The next morning, we got up and made coffee and lounged around before we ventured out on our last day together. Terri was the last one to emerge from her bedroom. We had given her the one that overlooked the beach, and she slept with the sliding glass door open so she could hear the ocean, even though it was FREEZING outside and the wind was howling. When she emerged from her bedroom that morning, her glorious makeover was gone, and in its place was her trademark caricature of herself. She grinned as only Terri could grin and said, "Y'all. I can't just go cold turkey."

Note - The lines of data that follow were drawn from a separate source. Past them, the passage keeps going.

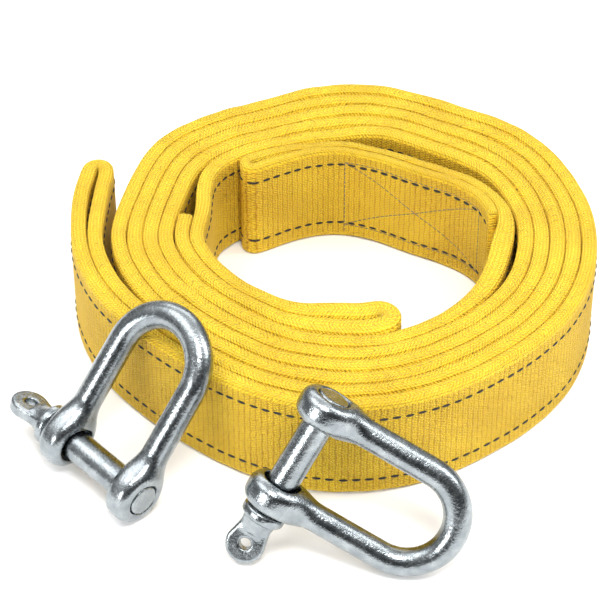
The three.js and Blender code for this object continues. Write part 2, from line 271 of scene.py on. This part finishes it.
def webbing():
    """The strap: the section swept along the line, with uneven edges, grooves and the seams' dip."""
    sec = section()
    u = np.linspace(0, LENGTH, int(LENGTH / 0.85))
    p, n, h = line_at(u)
    uu, side = np.meshgrid(u, sec[:, 0], indexing="ij")
    zz, vv = np.broadcast_to(sec[:, 1], uu.shape), np.broadcast_to(sec[:, 2], uu.shape)
    top = np.clip((np.abs(zz) - FLAT) / EDGE, 0, 1)
    x = side * (h[:, None] + SKIN)
    x = x * (1 + 0.05 * mix_waves(uu + 40 * side, waves) * 2)
    x += np.where(side > 0.99, -seam_dip(uu, zz), 0)
    z = zz + np.sign(zz) * top * (1.1 * mix_waves(uu + 90 * (zz > 0), waves) + 0.7 * mix_waves(uu, lumps))
    groove = 0.30 + 0.18 * mix_waves(uu + 17, lumps)
    z -= np.sign(zz) * top ** 2 * groove * np.exp(-(side / 0.2) ** 2) * (np.abs(side) < 0.7)
    for off in (-0.62, 0.62):
        depth = 0.10 + 0.10 * mix_waves(uu + 60 * off, lumps)
        z -= np.sign(zz) * top ** 2 * depth * np.exp(-((side - off) / 0.12) ** 2)
    z = np.maximum(z, -WEB_W / 2)
    xy = p[:, None, :] + n[:, None, :] * x[..., None] + SHIFT
    v3 = np.concatenate([xy, (z + WEB_W / 2)[..., None]], 2)
    # rounded cut ends
    for i, s in ((0, -1), (-1, 1)):
        mid = v3[i].mean(0)
        v3[i] = mid + (v3[i] - mid) * np.array([.8, .8, .985])
    rows, cols = uu.shape
    i, j = np.meshgrid(np.arange(rows - 1), np.arange(cols), indexing="ij")
    k = (j + 1) % cols
    quads = np.stack([i * cols + j, i * cols + k, (i + 1) * cols + k, (i + 1) * cols + j], -1).reshape(-1, 4)
    faces = [list(map(int, q)) for q in quads]
    faces += [list(range(cols))[::-1], [int((rows - 1) * cols + c) for c in range(cols)]]
    uv = np.stack([uu, vv], -1).reshape(-1, 2)
    return make("webbing", v3.reshape(-1, 3), faces, uv)


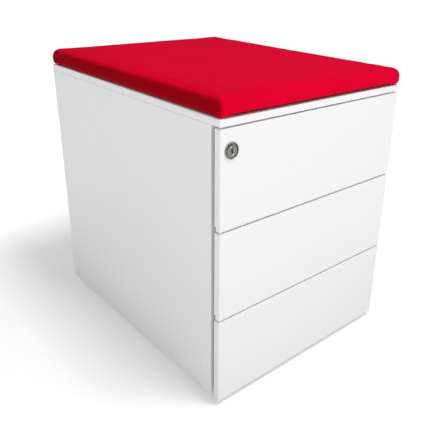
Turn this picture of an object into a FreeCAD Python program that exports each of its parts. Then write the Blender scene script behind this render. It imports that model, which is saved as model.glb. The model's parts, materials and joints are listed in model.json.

I took many pictures that weekend, and after I got home I decided to make each of us a scrapbook of memories. I bought four identical 7"x7" scrapbooks, had four prints made of each picture, and made the scrapbooks as alike as I could with the supplies I had. It was tedious, but I put a lot of love into those little books. I sent one to each of the other girls, and their reactions made me know it was worth every second I had spent on the project.

That was in January. In July Terri died suddenly of a heart attack at the wheel of her car. She was leaving an event for one of her many charitable organizations, and the friend who was with her managed to get the car stopped. But there was no saving Terri. She was 45. When Amanda, Susan, and I saw each other at her funeral, we looked at each other aghast and said, "Oh my God, her mother is going to find that book about oral sex."
Her mother and brother both told me how much that little scrapbook had meant to Terri, and on the front of the program for her memorial service was this picture that I had taken the weekend we spent together at the condo. When I decided to make the scrapbooks, I had no idea why I was doing it. Now I do.

3 comments:

Ann(ie) said...

OMG. I'm sitting here like an idiot blubbering. She sounds like a girl I would SO adore! I'm so sorry for your loss. She was way too young. =( I'm glad you have such fun memories to cherish at the very least. xo.

Cathy said...

What a wonderful tribute to a special friend. It brought tears to my eyes.

Anonymous said...

Can you send some tissues to Hoschton, please!?

Okay, you're really good at this blogging thing!